Well, sort of. I can't balance a checkbook because I got a D in Economics I -- and that is because Pearl Harbor got bombed.

In 1941, I was a sophomore living in Branner. My friends and I were known as Stanford roughs, mostly because all we could afford were T-shirts and blue jeans, and not very many of these. We were working our way through school by washing dishes, hashing, sorting books in the library. We spent a good deal of our time debating whether or not the United States should intervene in Europe.

I was washing silverware at the Union on that Sunday in December when we learned of the attack on Pearl Harbor. Huddled around the radio in the lobby, all of us, including one Japanese-American hasher, listened in stunned silence. The news didn't immediately change our lives. I went back to washing, albeit in a kind of daze. Then it occurred to me that no matter what was happening in the Pacific, finals were a few days away, and I ought to study. I ought particularly to study Econ I.

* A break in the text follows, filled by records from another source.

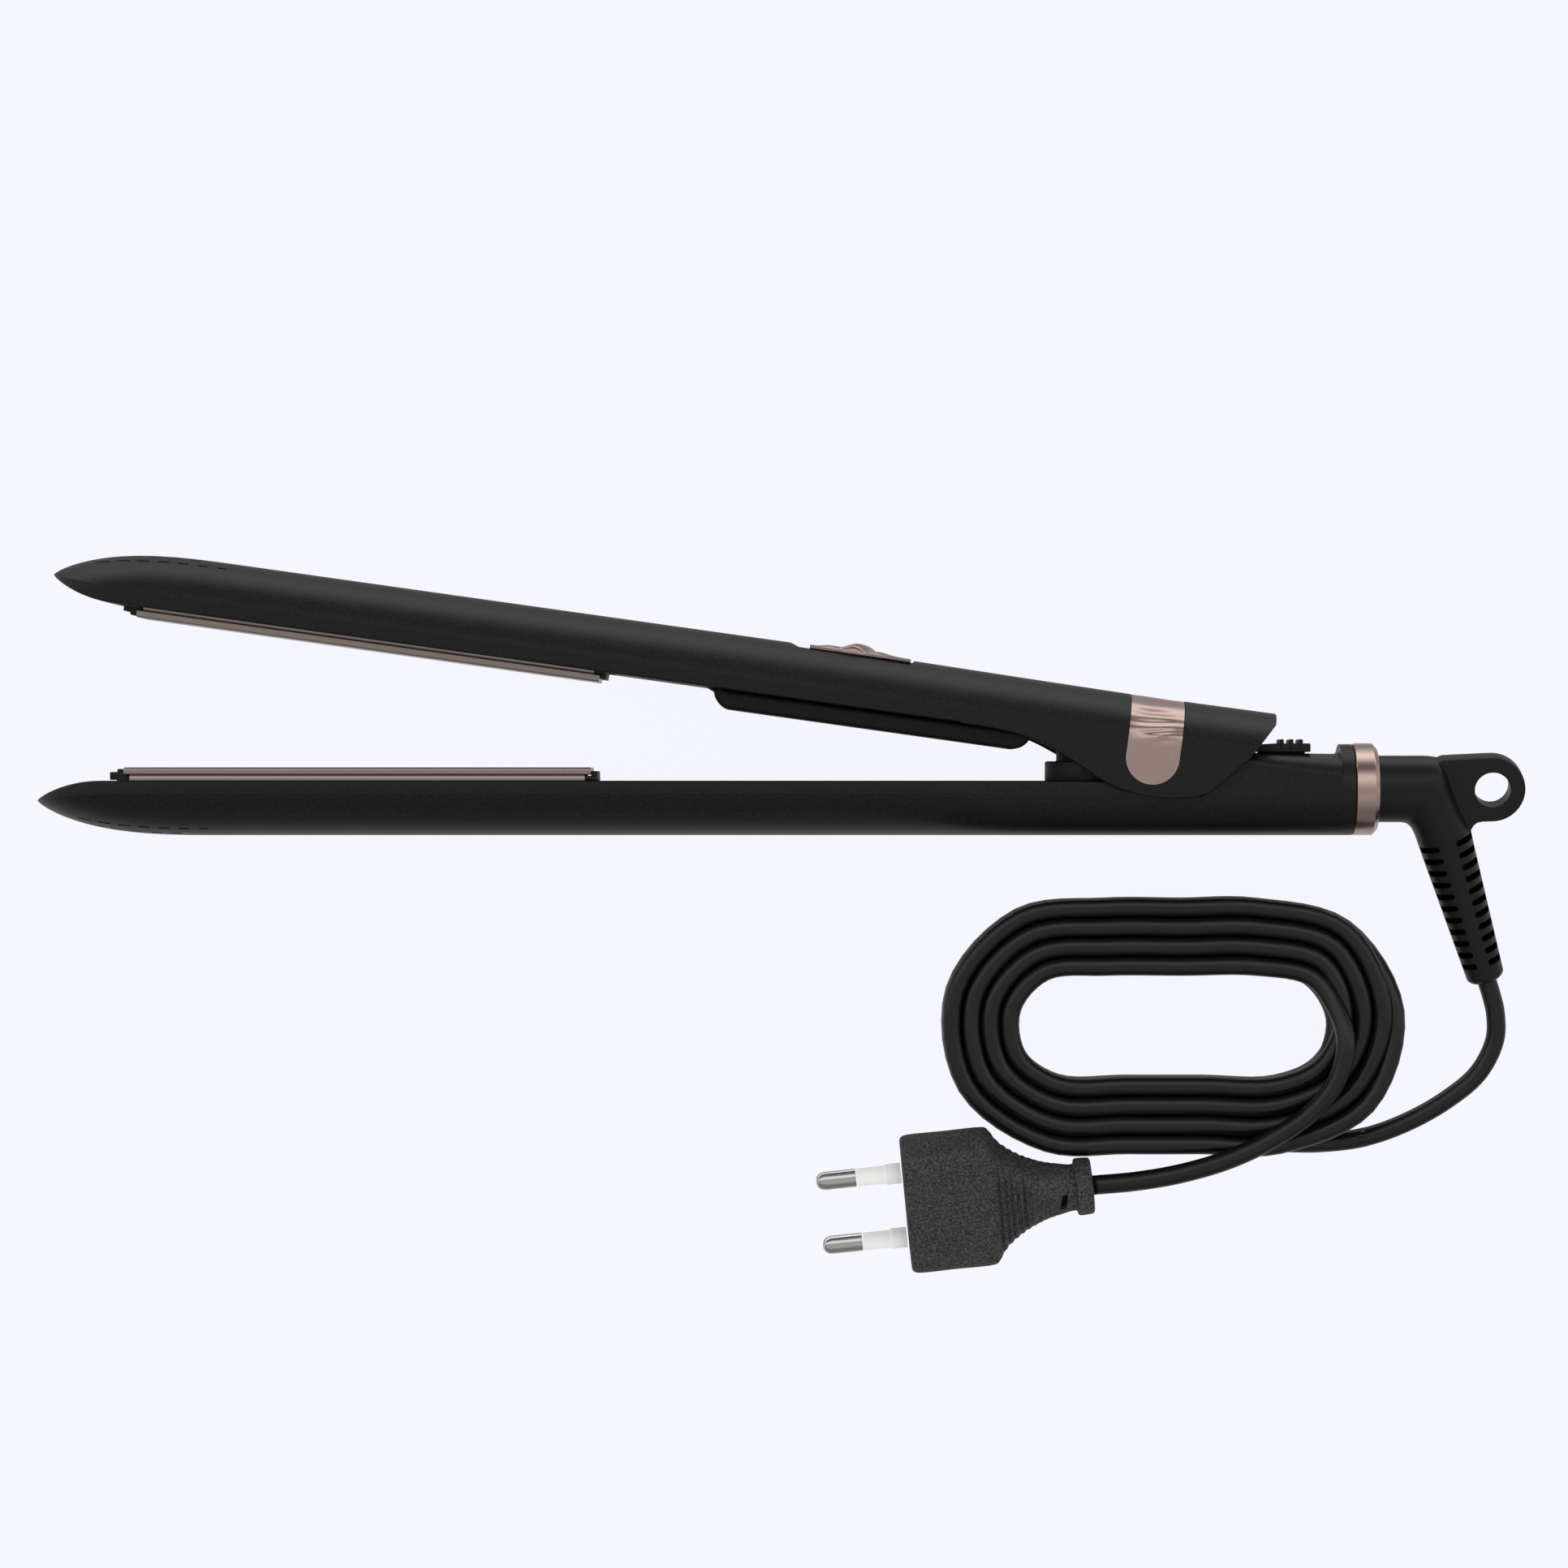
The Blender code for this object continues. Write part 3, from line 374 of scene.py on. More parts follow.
# The first stretch, from the boot down to the table, is a piece of its own, apart from the coil
COIL_FROM = (len(LEAD_OUT) - 2) * SPAN_STEPS
CORD_SIDES = 14
lead_out = tube("lead_out", cord_path[:COIL_FROM + 2], CORD_R * MM, CORD_SIDES)
dress(lead_out, None, "cord_black", cord_sheath, "cord_lead")
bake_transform(lead_out)
mains_lead = tube("mains_lead", cord_path[COIL_FROM:], CORD_R * MM, CORD_SIDES)
dress(mains_lead, "lower_arm", "cord_black", cord_sheath, "cord_coil", "cord_tail")
lead_length = sum((b - a).length for a, b in zip(cord_path, cord_path[1:]))

# ================================================================ Plug
# A flat two-pin plug moulded on to the lead in black PVC, with a ribbed grip. The pins are round, nickel
# plated and white sleeved at the root. It leans against the coil on its long edge.

PLUG = Matrix.Translation(Vector((-22.1, -88.6, 13.4)) * MM) \
    @ Matrix.Rotation(math.radians(6.0), 4, "Z") @ Matrix.Rotation(math.radians(37.0), 4, "X")
PIN_Y = 9.3


def loft(stations):
    """A closed solid through rings of as many (x, y, z) points each."""
    bm = bmesh.new()
    rings = [[bm.verts.new(p) for p in ring] for ring in stations]
    for here, there in zip(rings, rings[1:]):
        for i in range(len(here)):
            j = (i + 1) % len(here)
            bm.faces.new((here[i], here[j], there[j], there[i]))
    bm.faces.new(rings[0])
    bm.faces.new(rings[-1])
    return bm


def lathe(name, profile, centre=(0.0, 0.0), sides=40, place=None, sharp=35.0):
    """A round solid about a line along X. The profile is (x, radius) points, and it is closed at both ends."""
    stations = []
    for x, radius in profile:
        turns = [2 * math.pi * k / sides for k in range(sides)]
        stations.append([(x, centre[0] + radius * math.cos(a), centre[1] + radius * math.sin(a)) for a in turns])
    return solid(name, loft(stations), sharp, place)


def carve(target, tools, operation="DIFFERENCE", sharp=30.0):
    """Cuts the tools out of the target, or joins them to it, for good."""
    for tool in tools:
        modifier = target.modifiers.new("carve", "BOOLEAN")
        modifier.operation = operation
        modifier.object = tool
        modifier.solver = "EXACT"
    settle(target, sharp)
    for tool in tools:
        bpy.data.objects.remove(tool)


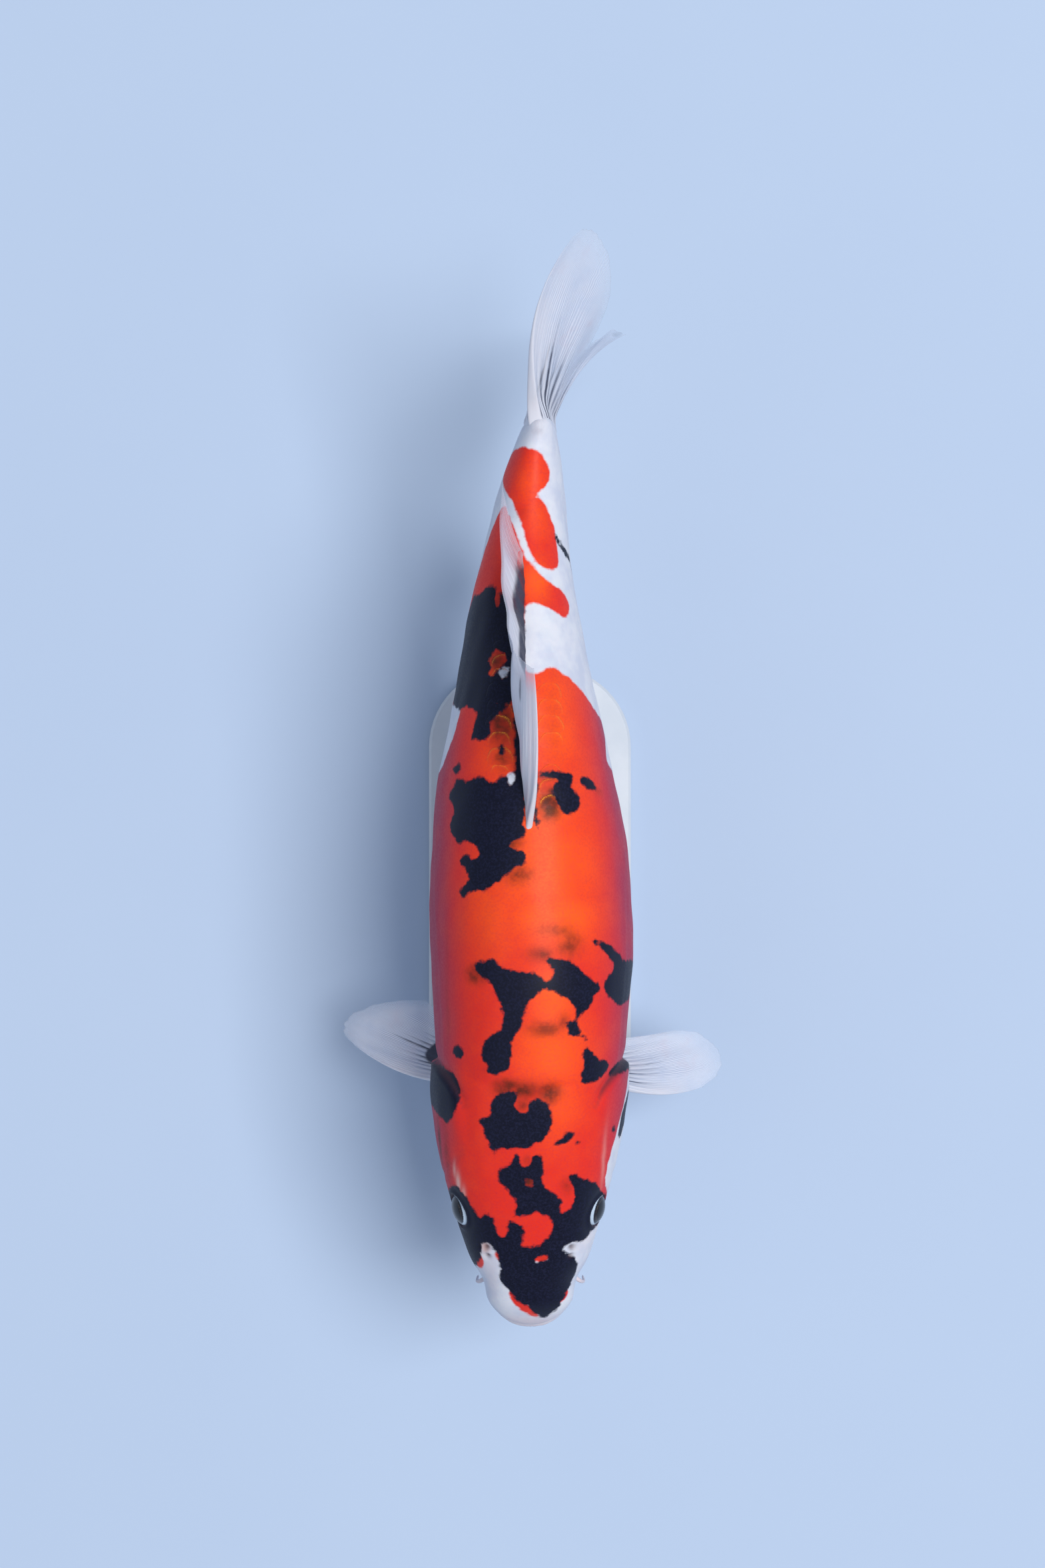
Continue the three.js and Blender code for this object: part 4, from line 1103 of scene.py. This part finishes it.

The course was taught by Professor Elmer Fagan, a man who talked faster and drew more graphs than anyone I ever met. I didn't understand it, but I intended to pass it, and I suppose this helped me maintain some sense of reality that week.

A kind of panic had set in on campus. Rumors abounded: The Japanese had landed at Santa Cruz; troops were moving to the coast to repel invaders. We went to classes, but numbly.

It wasn't easy to focus on the test, but I had to try. On Monday night, I got out my books, repaired to my desk -- and the lights went out. Someone, thinking an air raid was about to happen, had blacked out the campus. In the darkness, confusion ensued. Men were milling up and down the halls, wisecracking, cursing or both. Everyone was looking for flashlights. No one, of course, was studying. The same thing happened the next night, and then it was too late. Exam time -- and I got a D.

Somehow, this didn't prevent me from getting into Econ II, in which I got a C. A modest improvement -- but I still cannot balance a checkbook.